The U.S. House Foreign Affairs Committee recognizes these problems and has been holding discussions on how to address them while maintaining pressure on Maduro and his autocratic regime. Director of the Wilson Center’s Latin American program Cynthis Arnson, believes that a key survival strategy for Maduro is the privatization of energy assets. If U.S. energy companies are blocked by Washington’s sanctions from participating in that process, then Russian and to a lesser extent Chinese companies and government entities will eagerly snap up whatever assets are made available. That will play into the hands of a Kremlin which for years has been seeking to not only extend its international influence but gain a significant foothold in Latin America, where it sees gaining greater influence as an important counterweight to NATO’s encroachment on its European borders. China will also be a significant beneficiary because Beijing is continuously seeking new supplies of cheap crude oil to power its economy and all-important manufacturing sector. Venezuela possesses the potential to provide a reliable and cheap source of crude oil to power China’s increasingly energy thirsty economy.
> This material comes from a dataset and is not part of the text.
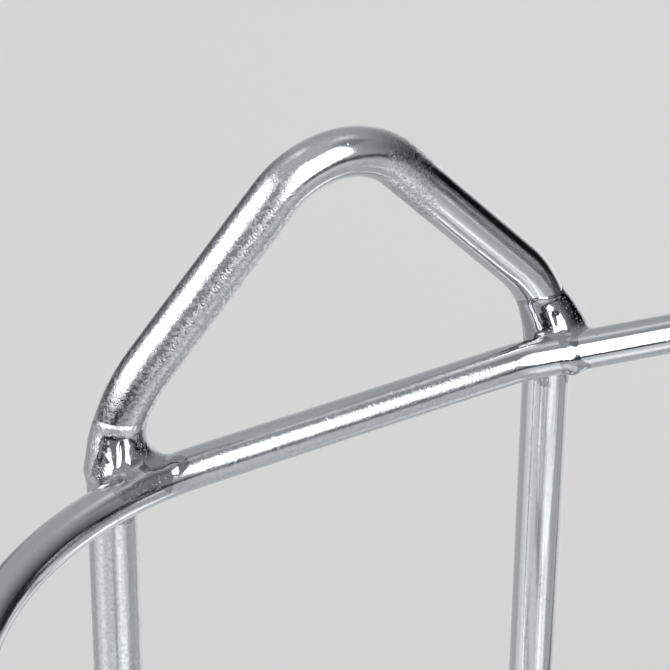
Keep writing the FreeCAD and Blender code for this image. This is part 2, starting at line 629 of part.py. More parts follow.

For these reasons, there is talk in Washington of taking a less hardline approach to Venezuela where even western oil companies will be permitted to operate in the oil rich nation with petroleum profits being held in escrow or in a similar manner, to prevent them from being accessed by the Maduro regime. What is increasingly clear, is that the harsh sanctions implemented by the Trump Whitehouse have not only failed to spark regime change but have strengthened Maduro’s position. Then there is the growing influence of Russia, China and Iran in Venezuela, which is another undesirable result of the current sanctions. Those developments, particularly if Moscow, Beijing and Teheran can strengthen their positions, make it even more difficult to depose the Maduro regime and ensure a return to democracy, making now the time for Washington to act.